>> begin RECORDS SHOWN
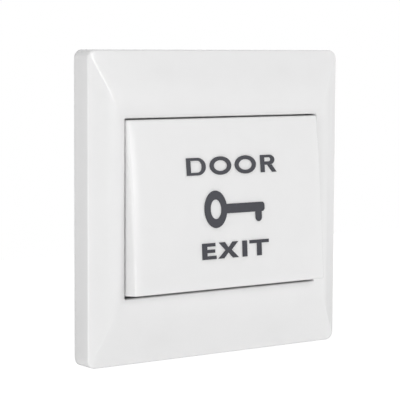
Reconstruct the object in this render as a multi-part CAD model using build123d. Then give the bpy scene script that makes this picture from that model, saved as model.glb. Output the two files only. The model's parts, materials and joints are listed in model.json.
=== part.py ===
# Door exit button for a wall box: a square cover plate round a wide press key.
# X runs to the right, Y into the wall and Z up. The wall plane is y = 0, and the origin is the
# centre of the cover plate on that plane. Heights off the wall are called "out": out = -y, so the
# mechanism inside the wall box has negative values. All sizes are in millimetres.
import os
from math import atan2, cos, pi, radians, sin, tan

from build123d import *

# Cover plate
plate_side = 86.0
plate_corner_radius = 3.0
plate_wall = 2.0
rim_out = 7.0
rim_edge_radius = 0.7
lip_out = 10.0
side_slope_width = 6.0
side_blend_radius = 7.5
end_slope_width = 12.5
end_blend_radius = 30.0
collar_wall = 1.5
collar_back_out = 5.6
opening_corner_radius = 0.6
pry_notch_width = 8.0
pry_notch_depth = 1.4

# Button
button_width = 66.0
button_height = 47.4
button_face_thickness = 2.0
button_skirt_wall = 1.6
button_corner_radius = 1.6
button_edge_radius = 0.6
button_proud = 1.1
side_gap = 0.65
top_gap = 1.25
bottom_gap = 0.75
rest_tilt = 5.3
press_travel = 4.5
rib_thickness = 1.2
rib_height = 2.2
rib_spacing = 26.0
screw_relief_width = 10.0
screw_relief_height = 3.6

# Hinge
hinge_drop = 5.2
hinge_to_face = 5.1
trunnion_radius = 1.5
trunnion_clearance = 0.06
trunnion_collar_radius = 2.4
ear_thickness = 3.0
ear_wall = 1.4
ear_gap = 0.4
ear_mouth = 2.5

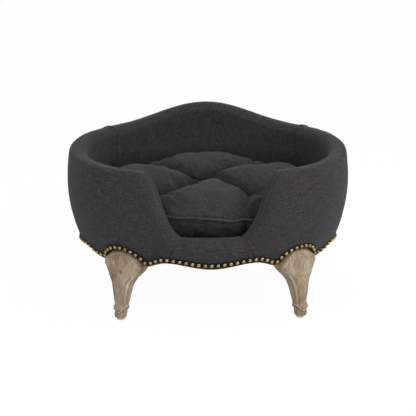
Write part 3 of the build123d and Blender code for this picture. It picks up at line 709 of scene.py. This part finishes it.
def seamHeight(x, y):
    places, heights = zip(*cushion["seamWave"])
    wave = float(np.interp(x, places, heights)) * unit(-y / 0.12)
    turn = atan2(y, x)
    return cushion["seam"] + wave + 0.0016 * noise.noise(Vector((3 * cos(turn), 3 * sin(turn), 0)))


def creaseSide(x, y):
    found = []
    cx, cy = cushion["tufts"][0]
    for (tx, ty), (ox, oy) in zip(cushion["tufts"][1:], cushion["outward"]):
        length = hypot(tx - cx, ty - cy)
        ux, uy = (tx - cx) / length, (ty - cy) / length
        run = (x - cx) * ux + (y - cy) * uy
        bow = cushion["creaseBow"] * sin(pi * run / length)  # the folds bow a little between the tufts
        if 0 < run < length:
            found.append((abs((x - cx) * uy - (y - cy) * ux + bow), 1.0))
        outRun = (x - tx) * ox + (y - ty) * oy
        if outRun > 0:
            found.append((abs((x - tx) * oy - (y - ty) * ox), bell(outRun, cushion["outerCreaseReach"])))
    return found


def creaseDepth(x, y):
    depth = 0.0
    for side, fade in creaseSide(x, y):
        deep = cushion["creaseDepth"] if fade == 1.0 else cushion["outerCreaseDepth"]
        depth = max(depth, deep * fade * exp(-side / cushion["creaseWidth"]))
    return depth


def tuftDepth(x, y, crest):
    depth = 0.0
    for k, (tx, ty) in enumerate(cushion["tufts"]):
        away = hypot(x - tx, y - ty)
        pleat = 1 + 0.10 * cos(7 * atan2(y - ty, x - tx) + k) * min(1.0, away / 0.012)
        floor = cushion["tuftFloor"] + cushion["tuftSlope"] * ty
        depth = max(depth, (crest - floor) * exp(-away / cushion["tuftWidths"][k] * pleat))
    return depth


def crownHeight(x, y, seam, rho):
    crest = cushion["crest"] + cushion["crestSlope"] * y - cushion["frontDrop"] * unit(-y / cushion["frontReach"])
    return seam + (crest - seam) * max(0.0, 1 - rho**4.4) ** 0.46


def topHeight(x, y):
    seam, rho = seamHeight(x, y), min(1.0, ovalShare(x, y))
    crest = crownHeight(x, y, seam, rho)
    drop = max(creaseDepth(x, y), tuftDepth(x, y, crest)) if rho < 1 else 0
    return max(crest - drop * min(1, (1 - rho) * 9), seam)


def baseHeight(x, y):
    seam, rho = seamHeight(x, y), min(1.0, ovalShare(x, y))
    return max(seam - (seam - cushion["foot"] + 0.012) * max(0.0, 1 - rho**5.5) ** 0.6, cushion["foot"])


def makeCushion():
    bpy.ops.object.select_all(action="DESELECT")
    bpy.ops.mesh.primitive_uv_sphere_add(segments=cushion["spokes"], ring_count=2 * cushion["rings"], radius=1.0)
    piece = newPiece("tuftedCushion")
    points = readPoints(piece)
    for k, (x, y, z) in enumerate(points):
        polar = acos(max(-1, min(1, abs(z)))) / (pi / 2)
        turn = atan2(y, x)
        rho = 1 - (1 - polar) ** 1.35 if polar < 0.999 else 1.0  # rings draw together towards the seam
        px, py = cushion["halfWidth"] * rho * cos(turn), cushion["halfDepth"] * rho * sin(turn)
        if rho == 1.0:
            points[k] = (px, py, seamHeight(px, py))
        else:
            points[k] = (px, py, topHeight(px, py) if z > 0 else baseHeight(px, py))
    writePoints(piece, points)
    return piece


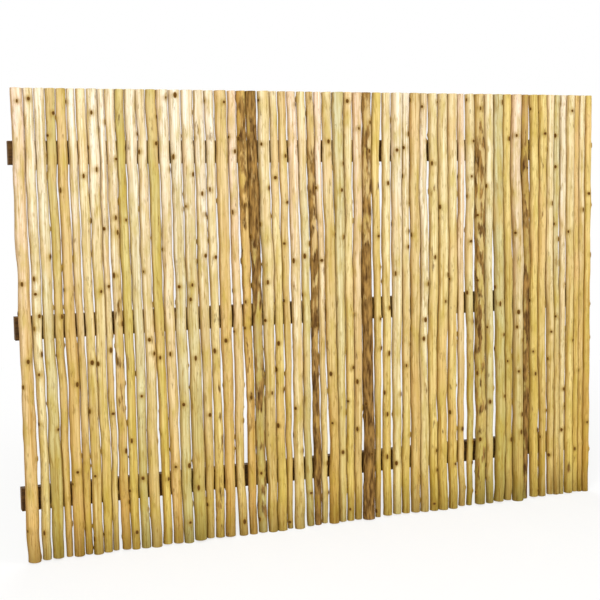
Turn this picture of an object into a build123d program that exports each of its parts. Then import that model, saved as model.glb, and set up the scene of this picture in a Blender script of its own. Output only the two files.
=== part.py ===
# Eucalyptus fence panel: round peeled poles nailed side by side to three sawn rails.
# X runs along the fence, Y from the poles at the front to the rails at the back, Z up.
# The origin is on the ground, in the middle of the panel's length and depth. Millimetres.
import os
from itertools import cycle
from random import Random
from build123d import *

# Panel
panel_height = 1800          # ground to the sawn tops of the poles
field_width = 2550           # outer edge of the first pole to outer edge of the last
seat_gap = 0.3               # from the back of a pole to the front of the rails
butt_unevenness = 8          # the lower ends stop at most this far above the ground

# Rails, sawn planks on edge
rail_height = 90
rail_thickness = 38
rail_overhang = 10           # rail past the outer edge of the first and the last pole
top_rail_drop = 238          # from the tops of the poles to the middle of the top rail
rail_spacing = 660           # from the middle of one rail to the middle of the next

# Poles, each peeled to long narrow facets and bent a little at every level
mean_diameter = 36.9
mean_gap = 4.9
tight_gap = 0.8              # neighbours never come closer than this
facets = 12
levels = [0, 0.2, 0.4, 0.6, 0.8, 1]     # where a pole's course bends, as shares of its height
swelling = 0.05              # share by which a pole may swell or thin at any level
bend = 8                     # how far a pole may stray from its own straight line
settling_sweeps = 200        # enough for crowded neighbours to share the room they have

# Each pole, counted from the left: its diameter at the top, the gap after it there, how far
# its butt stands to the right of its top, and its diameter at the butt. The gaps are
# percentages of the mean gap, all the others of the mean diameter.
poles_in_row = [
    (122, 10, 0, 135), (99, 10, 40, 90), (108, 70, 50, 120), (104, 185, 50, 74), (100, 20, 35, 118),
    (89, 10, 50, 79), (100, 40, 50, 102), (113, 30, 40, 93), (71, 15, 25, 68), (99, 10, 40, 97),
    (97, 40, 55, 89), (112, 25, 50, 96), (99, 40, 50, 115), (111, 10, 65, 99), (121, 30, 75, 103),
    (121, 95, 70, 109), (127, 155, 60, 138), (121, 215, 40, 92), (99, 70, 25, 97), (130, 10, 20, 111),
    (95, 105, 45, 98), (102, 60, 65, 88), (106, 400, 70, 98), (133, 10, 20, 107), (81, 275, 50, 111),
    (93, 105, 35, 68), (105, 70, 30, 111), (95, 295, 45, 79), (85, 35, 45, 74), (79, 10, 45, 73),
    (105, 170, 60, 114), (128, 190, 35, 88), (103, 125, -5, 86), (107, 40, -15, 87), (101, 340, 0, 132),
    (103, 335, -20, 68), (96, 90, -25, 102), (134, 25, -25, 102), (91, 10, -25, 102), (122, 10, -15, 106),
    (92, 235, 0, 105), (111, 10, 0, 102), (114, 255, 5, 124), (119, 70, -15, 103), (87, 235, 15, 81),
    (113, 90, 15, 69), (117, 10, 30, 129), (116, 90, 30, 91), (119, 100, 45, 115), (107, 95, 40, 95),
    (127, 95, 40, 131), (105, 175, 40, 68), (110, 100, 20, 106), (112, 10, 15, 89), (102, 45, 40, 83),
    (81, 10, 25, 81), (86, 65, 15, 68), (101, 60, 10, 105), (75, 35, 10, 77), (79, 25, 5, 68),
    (85, 0, 0, 88),
]
pairs = [24, 30, 40, 56, 59]     # a thin pole tight against its neighbour: the two make one sub-part

# Nails, flat-wire brads driven from behind with their heads flush with the rail
nail_width = 2.4
nail_bite = 14               # how deep a nail reaches into its pole
nail_stagger = 18            # above and below the middle of the rail, by turns

# What follows from the sizes above
pole_count = round(field_width / (mean_diameter + mean_gap))
indexes = range(pole_count)
rail_length = field_width + 2 * rail_overhang
top_rail_middle = panel_height - top_rail_drop
rail_middles = {
    "top": top_rail_middle,
    "middle": top_rail_middle - rail_spacing,
    "bottom": top_rail_middle - 2 * rail_spacing,
}
chance = Random(11)


def between(first, last, share):
    return first + (last - first) * share


def side_by_side(diameters, weights):
    # centres of a row of circles that fills the width, what is left shared out as gaps
    slack = field_width - sum(diameters) - tight_gap * (pole_count - 1)
    unit = slack / sum(weights[:-1])
    edge = -field_width / 2
    centres = []
    for diameter, weight in zip(diameters, weights):
        centres.append(edge + diameter / 2)
        edge += diameter + tight_gap + weight * unit
    return centres


def settled(centres, diameters):
    # neighbours that overlap push each other apart, by equal shares and again and again
    centres = list(centres)
    for sweep in range(settling_sweeps):
        for index in indexes[:-1]:
            reach = (diameters[index] + diameters[index + 1]) / 2 + tight_gap
            overlap = reach - (centres[index + 1] - centres[index])
            if overlap > 0:
                centres[index] -= overlap / 2
                centres[index + 1] += overlap / 2
    return centres


def pushed_apart(centres, diameters):
    # the same row with no circle over the edge of the field or too close to the next one
    centres = list(centres)
    limit = -field_width / 2
    for index in indexes:
        centres[index] = max(centres[index], limit + diameters[index] / 2)
        limit = centres[index] + diameters[index] / 2 + tight_gap
    limit = field_width / 2
    for index in reversed(indexes):
        centres[index] = min(centres[index], limit - diameters[index] / 2)
        limit = centres[index] - diameters[index] / 2 - tight_gap
    return centres


# The row of tops, and how each pole leans and tapers away from it
entries = [poles_in_row[index % len(poles_in_row)] for index in indexes]
top_diameters = [mean_diameter * top / 100 for top, gap, lean, butt in entries]
top_centres = side_by_side(top_diameters, [gap for top, gap, lean, butt in entries])
leans = [mean_diameter * lean / 100 for top, gap, lean, butt in entries]
butt_diameters = [mean_diameter * butt / 100 for top, gap, lean, butt in entries]
butt_heights = [chance.uniform(0, butt_unevenness) for index in indexes]
butt_heights = [height - min(butt_heights) for height in butt_heights]

# One row of centres and one of diameters at each level, the last of them at the tops
row_centres = []
row_diameters = []
for level in levels[:-1]:
    diameters = []
    wanted = []
    for index in indexes:
        tapered = between(butt_diameters[index], top_diameters[index], level)
        diameters.append(tapered * (1 + chance.uniform(-swelling, swelling)))
        straight = top_centres[index] + leans[index] * (1 - level)
        wanted.append(straight + chance.uniform(-bend, bend))
    wanted[0] = (diameters[0] - field_width) / 2         # the outer poles keep to the edges
    wanted[-1] = (field_width - diameters[-1]) / 2
    row_centres.append(pushed_apart(settled(wanted, diameters), diameters))
    row_diameters.append(diameters)
row_centres.append(top_centres)
row_diameters.append(top_diameters)

# The thickest pole and the rails share the panel's depth evenly about Y = 0
thickest = max(max(diameters) for diameters in row_diameters)
rail_front = (thickest + seat_gap - rail_thickness) / 2


def shape_pole(index):
    # loft of one facetted section at every level, with all the backs in line for the rails
    with BuildPart() as pole:
        for step, level in enumerate(levels):
            radius = row_diameters[step][index] / 2
            height = between(butt_heights[index], panel_height, level)
            with BuildSketch(Plane.XY.offset(height)):
                with Locations((row_centres[step][index], rail_front - seat_gap - radius)):
                    RegularPolygon(radius, facets, major_radius=False, rotation=180 / facets)
        loft(ruled=True)
    return pole.part


def pole_x(index, height):
    # centre of a pole at a height between two of its levels
    share = (height - butt_heights[index]) / (panel_height - butt_heights[index])
    step = max(k for k, level in enumerate(levels[:-1]) if level <= share)
    reach = (share - levels[step]) / (levels[step + 1] - levels[step])
    return between(row_centres[step][index], row_centres[step + 1][index], reach)


os.makedirs("parts", exist_ok=True)

for place, middle in rail_middles.items():
    with BuildPart() as rail:
        with Locations((0, rail_front, middle)):
            Box(rail_length, rail_thickness, rail_height, align=(Align.CENTER, Align.MIN, Align.CENTER))
    rail.part.label = f"rail_{place}"
    export_step(rail.part, f"parts/{rail.part.label}.step")

for index in indexes:
    number = index + 1
    if index in pairs:
        continue                 # built with the pole before it
    paired = number in pairs and number < pole_count
    with BuildPart() as poles:
        add(shape_pole(index))
        if paired:
            add(shape_pole(index + 1))
    poles.part.label = f"poles_{number:02d}_{number + 1:02d}" if paired else f"pole_{number:02d}"
    export_step(poles.part, f"parts/{poles.part.label}.step")

nail_length = rail_thickness + seat_gap + nail_bite
nail_places = []
for middle in rail_middles.values():
    for index, offset in zip(indexes, cycle([nail_stagger, -nail_stagger])):
        height = middle + offset
        nail_places.append((pole_x(index, height), rail_front + rail_thickness, height))
with BuildPart() as nails:
    with Locations(*nail_places):
        Box(nail_width, nail_length, nail_width, align=(Align.CENTER, Align.MAX, Align.CENTER))
nails.part.label = "nails"
export_step(nails.part, "parts/nails.step")
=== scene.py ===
# Eucalyptus fence panel: peeled poles nailed side by side to three stained rails.
# Metres. X runs along the fence, Y from the poles to the rails, Z up.
import math

import bmesh
import bpy
import numpy as np
from mathutils import Matrix, Vector, noise


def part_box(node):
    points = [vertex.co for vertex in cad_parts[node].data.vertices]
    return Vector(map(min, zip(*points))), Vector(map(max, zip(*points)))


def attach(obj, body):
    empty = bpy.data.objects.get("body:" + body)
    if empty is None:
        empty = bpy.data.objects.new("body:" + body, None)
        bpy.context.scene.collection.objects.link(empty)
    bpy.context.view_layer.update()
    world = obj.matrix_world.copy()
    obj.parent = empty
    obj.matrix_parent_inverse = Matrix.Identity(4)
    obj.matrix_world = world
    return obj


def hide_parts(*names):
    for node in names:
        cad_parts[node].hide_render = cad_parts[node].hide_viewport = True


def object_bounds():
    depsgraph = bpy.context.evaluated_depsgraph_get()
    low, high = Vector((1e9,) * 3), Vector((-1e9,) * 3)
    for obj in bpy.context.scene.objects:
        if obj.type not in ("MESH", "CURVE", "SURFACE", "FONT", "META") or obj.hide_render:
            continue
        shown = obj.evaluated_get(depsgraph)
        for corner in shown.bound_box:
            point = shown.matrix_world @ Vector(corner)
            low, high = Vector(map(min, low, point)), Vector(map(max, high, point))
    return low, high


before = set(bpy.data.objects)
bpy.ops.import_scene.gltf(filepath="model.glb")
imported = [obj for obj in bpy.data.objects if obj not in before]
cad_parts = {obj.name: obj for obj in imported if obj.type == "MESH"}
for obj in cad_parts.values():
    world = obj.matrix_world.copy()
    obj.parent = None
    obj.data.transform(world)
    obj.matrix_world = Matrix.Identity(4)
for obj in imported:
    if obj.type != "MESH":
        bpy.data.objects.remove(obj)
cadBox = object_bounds()
mm = 0.001
print("frame loaded,", len(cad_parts), "nodes")


def linear(hexColour):
    # sRGB hex to the linear red, green, blue and alpha that a socket holds
    parts = [int(hexColour[at:at + 2], 16) / 255 for at in (1, 3, 5)]
    return [p / 12.92 if p <= 0.04045 else ((p + 0.055) / 1.055) ** 2.4 for p in parts] + [1.0]


def addNode(tree, kind, settings=None, links=None):
    # a node, its settings by property or socket name, and what feeds its sockets: an output, or a
    # node where its first output is meant
    node = tree.nodes.new(kind)
    for name, value in (settings or {}).items():
        if isinstance(name, str) and hasattr(node, name):
            setattr(node, name, value)
        else:
            node.inputs[name].default_value = value
    for name, source in (links or {}).items():
        output = source.outputs[0] if isinstance(source, bpy.types.Node) else source
        tree.links.new(output, node.inputs[name])
    return node


def perSize(across, along):
    # pattern scale for features this wide and this tall, in millimetres
    return (1000 / across, 1000 / across, 1000 / along)


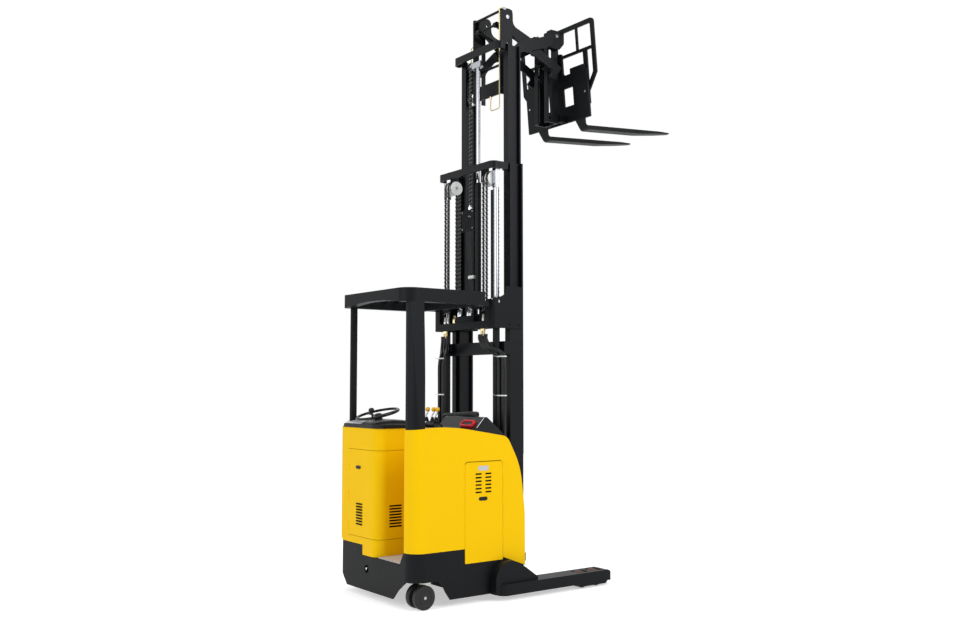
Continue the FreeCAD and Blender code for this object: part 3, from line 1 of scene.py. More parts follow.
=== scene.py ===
"""Looks for a stand-up reach truck: finishes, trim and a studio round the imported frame.

Every new piece is a surface worked out as whole arrays. Lengths are in millimetres, counted
along X from the chassis's rear face, and the workshop turns them into the frame's metres:
+X forward along the forks, +Y to the truck's left, +Z up from the floor.
"""
from __future__ import annotations

import json
import logging
import math
from dataclasses import dataclass
from enum import Enum
from functools import cached_property
from typing import Callable, Iterable, Sequence

import bmesh
import bpy
import numpy as np
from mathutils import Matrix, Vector

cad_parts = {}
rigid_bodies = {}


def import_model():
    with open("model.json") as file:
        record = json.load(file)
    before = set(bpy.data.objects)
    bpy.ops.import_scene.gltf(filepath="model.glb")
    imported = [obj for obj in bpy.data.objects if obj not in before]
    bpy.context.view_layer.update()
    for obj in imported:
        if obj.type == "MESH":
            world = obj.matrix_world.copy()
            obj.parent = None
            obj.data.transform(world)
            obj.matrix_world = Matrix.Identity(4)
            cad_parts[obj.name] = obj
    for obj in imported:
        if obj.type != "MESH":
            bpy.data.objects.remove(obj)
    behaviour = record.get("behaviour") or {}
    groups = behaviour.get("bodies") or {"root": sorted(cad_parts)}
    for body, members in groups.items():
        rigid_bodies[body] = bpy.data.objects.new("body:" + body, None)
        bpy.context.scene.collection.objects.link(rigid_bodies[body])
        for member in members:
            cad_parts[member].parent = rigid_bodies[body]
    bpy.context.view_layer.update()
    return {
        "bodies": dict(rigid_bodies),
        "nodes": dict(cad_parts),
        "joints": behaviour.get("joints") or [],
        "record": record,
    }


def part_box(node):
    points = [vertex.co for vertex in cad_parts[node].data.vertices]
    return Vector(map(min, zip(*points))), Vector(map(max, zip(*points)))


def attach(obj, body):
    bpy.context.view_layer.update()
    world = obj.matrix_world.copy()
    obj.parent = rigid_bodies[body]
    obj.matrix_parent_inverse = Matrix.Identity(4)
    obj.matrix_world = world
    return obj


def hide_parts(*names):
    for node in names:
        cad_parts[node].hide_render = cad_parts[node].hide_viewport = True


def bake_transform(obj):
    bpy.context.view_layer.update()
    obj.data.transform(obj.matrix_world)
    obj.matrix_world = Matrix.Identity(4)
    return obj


LOG = logging.getLogger("reach_truck")
MM = 0.001
MERGE_GAP = 2e-6
SHARP_ANGLE = math.radians(38)

Array = np.ndarray
Triple = tuple[float, float, float]
Profile = Sequence[tuple[float, float]]
Colour = tuple[float, float, float, float]

AHEAD: Triple = (1.0, 0.0, 0.0)
LEFT: Triple = (0.0, 1.0, 0.0)
UP: Triple = (0.0, 0.0, 1.0)
BEHIND: Triple = (-1.0, 0.0, 0.0)

WHITE: Colour = (1.0, 1.0, 1.0, 1.0)
MID_GREY: Colour = (0.5, 0.5, 0.5, 1.0)
BLACK: Colour = (0.0, 0.0, 0.0, 1.0)


# ------------------------------------------------------------------ colours and finishes

def linear(red: int, green: int, blue: int) -> Colour:
    """Turn a screen colour into the linear one that shaders use.

    Args:
        red, green, blue: channels from 0 to 255.

    Returns:
        Linear red, green, blue and an alpha of one.
    """
    parts = [value / 255 for value in (red, green, blue)]
    low = [p / 12.92 if p <= 0.04045 else ((p + 0.055) / 1.055) ** 2.4 for p in parts]
    return low[0], low[1], low[2], 1.0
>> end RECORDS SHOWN
» WORK TO DO
Your task is to output exactly the lines from the one with "for middle in" through the one with "Vector(map(max, high, point))", counting both ends.

» COMPLETED TASK
for middle in rail_middles.values():
    for index, offset in zip(indexes, cycle([nail_stagger, -nail_stagger])):
        height = middle + offset
        nail_places.append((pole_x(index, height), rail_front + rail_thickness, height))
with BuildPart() as nails:
    with Locations(*nail_places):
        Box(nail_width, nail_length, nail_width, align=(Align.CENTER, Align.MAX, Align.CENTER))
nails.part.label = "nails"
export_step(nails.part, "parts/nails.step")
=== scene.py ===
# Eucalyptus fence panel: peeled poles nailed side by side to three stained rails.
# Metres. X runs along the fence, Y from the poles to the rails, Z up.
import math

import bmesh
import bpy
import numpy as np
from mathutils import Matrix, Vector, noise


def part_box(node):
    points = [vertex.co for vertex in cad_parts[node].data.vertices]
    return Vector(map(min, zip(*points))), Vector(map(max, zip(*points)))


def attach(obj, body):
    empty = bpy.data.objects.get("body:" + body)
    if empty is None:
        empty = bpy.data.objects.new("body:" + body, None)
        bpy.context.scene.collection.objects.link(empty)
    bpy.context.view_layer.update()
    world = obj.matrix_world.copy()
    obj.parent = empty
    obj.matrix_parent_inverse = Matrix.Identity(4)
    obj.matrix_world = world
    return obj


def hide_parts(*names):
    for node in names:
        cad_parts[node].hide_render = cad_parts[node].hide_viewport = True


def object_bounds():
    depsgraph = bpy.context.evaluated_depsgraph_get()
    low, high = Vector((1e9,) * 3), Vector((-1e9,) * 3)
    for obj in bpy.context.scene.objects:
        if obj.type not in ("MESH", "CURVE", "SURFACE", "FONT", "META") or obj.hide_render:
            continue
        shown = obj.evaluated_get(depsgraph)
        for corner in shown.bound_box:
            point = shown.matrix_world @ Vector(corner)
            low, high = Vector(map(min, low, point)), Vector(map(max, high, point))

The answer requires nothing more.